A DWP spokesman adds:
The report does not cover the significant developments we’ve made since April including the go live in Greater Manchester, our progress on the IT challenge, the latest plans for expansion from October, or the fact that we brought in 2 of the country’s leading project management experts to lead Universal Credit.
The National Audit Office itself concludes that Universal Credit can go on to achieve considerable benefits for society.
It is true it is early days. The NAO says:
Universal Credit is a key programme for the Department, and it is still entirely feasible that it goes on to achieve considerable benefi ts for society. But to do so the Department will need to learn from its early mistakes. As it revises its plans the Department must show it can: exercise effective control of the programme; develop sufficient in-house capability to commission and manage IT development; set clear and realistic expectations about the timescale and scope of Universal Credit; and, address wider issues about how it manages risks in major programmes.

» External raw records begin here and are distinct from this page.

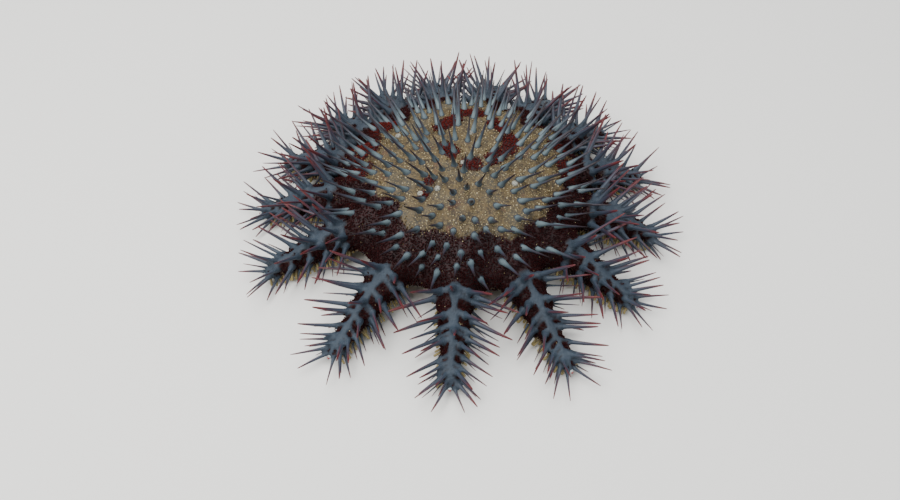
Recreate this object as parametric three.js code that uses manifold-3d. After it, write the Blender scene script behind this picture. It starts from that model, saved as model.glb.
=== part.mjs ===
// A crown of thorns starfish, Acanthaster, life size: a domed disc, fifteen arms that droop
// to the floor, stout venomous spines on pedestals, and tube feet with flat soles.
// Millimetres, +Z up, the front arms towards -Y, the floor at z = 0.
import * as THREE from "three";
import { mergeVertices } from "three/addons/utils/BufferGeometryUtils.js";
import Module from "manifold-3d";

const wasm = await Module();
wasm.setup();

// Driving sizes of the disc
const discCentre = new THREE.Vector2(1.33, 9.13); // puts the middle of the whole outline at x = y = 0
const discRim = 104; // from the centre to the flat where an arm grows
const domeTop = 62;
const domeDrop = 25; // from the crown of the dome to the rim
const domePower = 2.5;
const rimFace = 5; // height of the upright band below the rim's rounding
const rimRound = 3.5;
const rimUnder = 15; // height of the disc's lower edge
const underArch = 9; // how much higher the underside is at the mouth
const valleyDepth = 11; // between the roots of two arms
const valleyStart = 70; // radius where the valleys begin
const valleyPower = 1.4; // above 1, the valleys are narrow
const topRings = [0, 30, 58, 82]; // radii at which the dome turns
const underRings = [80, 28];
const mouthRadius = 19;
const mouthDepth = 5;

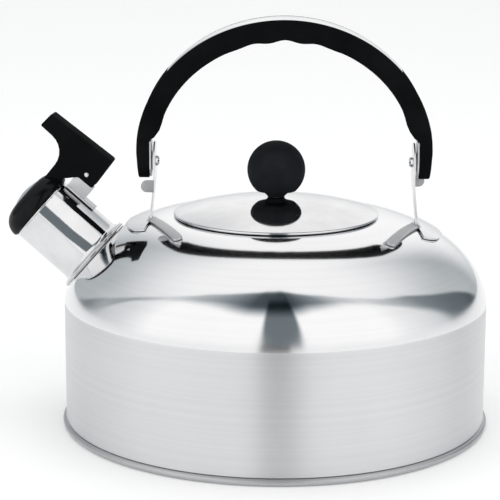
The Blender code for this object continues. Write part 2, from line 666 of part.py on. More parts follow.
def make_discs():
    """The two holed discs that make the whistle: a domed one in front and a flat one at the mouth."""
    front = CAP_FACE - CAP_DEPTH
    ledge = front + CAP_WALL + GAP
    thin = 0.5 * MM
    crown = [WHISTLE_HOLE + (DISC_RADIUS - WHISTLE_HOLE) * i / 5 for i in range(6)]
    face = [(r, front - DISC_CROWN * (1 - (r / DISC_RADIUS) ** 2)) for r in crown]
    back = [(r, u + thin) for r, u in face[:-1]]
    rim = DISC_RADIUS + 2.2 * MM
    outline = back + [(DISC_RADIUS - thin, front + thin), (DISC_RADIUS - thin, ledge + thin)]
    outline += [(rim, ledge + thin), (rim, ledge), (DISC_RADIUS, ledge)]
    outline += list(reversed(face))
    as_part(turned("whistle_disc_outer", outline, SMALL_ROUND), STEEL, LEVER_AXIS)

    seat = CAP_RADIUS - CAP_WALL - GAP
    flat = [(WHISTLE_HOLE, CAP_FACE - 0.1 * MM), (seat, CAP_FACE - 0.1 * MM)]
    flat += [(seat, CAP_FACE - 0.9 * MM), (WHISTLE_HOLE, CAP_FACE - 0.9 * MM)]
    as_part(turned("whistle_disc_inner", flat, SMALL_ROUND), STEEL, LEVER_AXIS)


def make_pin_and_spring():
    half = LEVER_WIDTH / 2 - 0.1 * MM
    outline = [(0, half), (PIN_RADIUS, half), (PIN_RADIUS, -half), (0, -half)]
    pin = turned("hinge_pin", outline, 24, closed=False)
    pin.rotation_euler = (pi / 2, 0, 0)
    as_part(pin, STEEL, LEVER)

    length = STIRRUP_WIDTH - 2 * SHEET - 1.4 * MM
    steps = 12
    count = steps * SPRING_TURNS
    points = [(2.6 * MM, -length / 2, -7.6 * MM)]
    for i in range(count + 1):
        angle = -0.5 * pi + 2 * pi * i / steps
        y = length * (i / count - 0.5)
        points.append((SPRING_RADIUS * cos(angle), y, SPRING_RADIUS * sin(angle)))
    points.append((-4.6 * MM, length / 2, -SPRING_RADIUS))
    curve = bpy.data.curves.new("hinge_spring", "CURVE")
    curve.dimensions = "3D"
    curve.bevel_depth = SPRING_WIRE
    curve.bevel_resolution = 1
    curve.use_fill_caps = True
    spline = curve.splines.new("POLY")
    spline.points.add(len(points) - 1)
    for point, place in zip(spline.points, points):
        point.co = (*place, 1)
    as_part(bpy.data.objects.new("hinge_spring", curve), STEEL, LEVER)


clear_scene()
PARTS = new_collection("whistling_kettle")
CUTTERS = new_collection("cutters")
SIDES = (("left", -1), ("right", 1))

SPOUT_AXIS = empty("spout_axis", on_spout(0, -PIN_TO_AXIS), (0, SPOUT_SLOPE + pi / 2, 0))
LEVER = empty("lever_hinge", on_spout(0, 0), (0, SPOUT_SLOPE, 0))
LEVER_AXIS = empty("cap_axis", on_spout(0, -PIN_TO_AXIS), (0, SPOUT_SLOPE + pi / 2, 0))
LID = empty("lid_seat", (0, 0, DOME_TOP))
HANDLE_FRAME = empty("handle_frame", (0, 0, 0), (0, 0, HANDLE_TURN))
PIVOT = empty("handle_pivot", (HANDLE_X, 0, PIVOT_Z), (0, 0, 0), HANDLE_FRAME)

make_body()
make_base()
make_spout_neck()
for side_name, side_sign in SIDES:
    make_bracket("bracket_" + side_name, side_sign)
    make_rivet("pivot_rivet_" + side_name, side_sign)
    make_washer("pivot_washer_" + side_name, side_sign)
    make_tang("handle_tang_" + side_name, side_sign)
make_grip()
make_strip()
make_lid()
make_knob()
make_sleeve()
make_stirrup()
make_lever()
make_discs()
make_pin_and_spring()
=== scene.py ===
# Looks of the stovetop whistling kettle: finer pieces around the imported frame, finishes, light and camera.

import json
from math import atan2, cos, degrees, pi, radians, sin, sqrt, tan

import bmesh
import bpy
from mathutils import Matrix, Vector


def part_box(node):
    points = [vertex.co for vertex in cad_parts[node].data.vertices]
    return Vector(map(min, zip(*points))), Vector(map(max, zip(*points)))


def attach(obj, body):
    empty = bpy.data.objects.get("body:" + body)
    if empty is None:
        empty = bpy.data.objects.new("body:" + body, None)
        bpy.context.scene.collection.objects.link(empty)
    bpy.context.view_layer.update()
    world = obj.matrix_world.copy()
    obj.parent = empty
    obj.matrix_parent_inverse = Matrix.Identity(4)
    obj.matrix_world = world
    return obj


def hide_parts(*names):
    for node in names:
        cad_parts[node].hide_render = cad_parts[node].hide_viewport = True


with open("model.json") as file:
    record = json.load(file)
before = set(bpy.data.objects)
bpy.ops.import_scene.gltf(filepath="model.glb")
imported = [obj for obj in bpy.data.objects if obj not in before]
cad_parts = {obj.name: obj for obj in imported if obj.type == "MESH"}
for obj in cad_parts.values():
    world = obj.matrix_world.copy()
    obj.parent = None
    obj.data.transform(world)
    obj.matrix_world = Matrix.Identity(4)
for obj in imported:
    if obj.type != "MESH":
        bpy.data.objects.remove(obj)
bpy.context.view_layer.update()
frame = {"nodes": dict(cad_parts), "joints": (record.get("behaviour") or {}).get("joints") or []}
mm = 0.001
print("frame loaded")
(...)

Nobody can read the NAO report without wincing. Of course the buck stops with Mr Duncan Smith. So I repeat this is a difficult day for him. But he will live to fight another day. It would be quite unreasonable to take anything in the NAO report are justifying abandoning the policy of introducing Universal Credit. The glitches are embarassing but the NAO said they can be sorted out. The DWP says they already are being.
Mr Duncan Smith is entitled to be very proud to be introducing Universal Credit despite these problems. The process has been problematic and we wait to see if it has been sorted out as claimed. If it has not then it needs to be. But the substance is right. The Government must press ahead with it.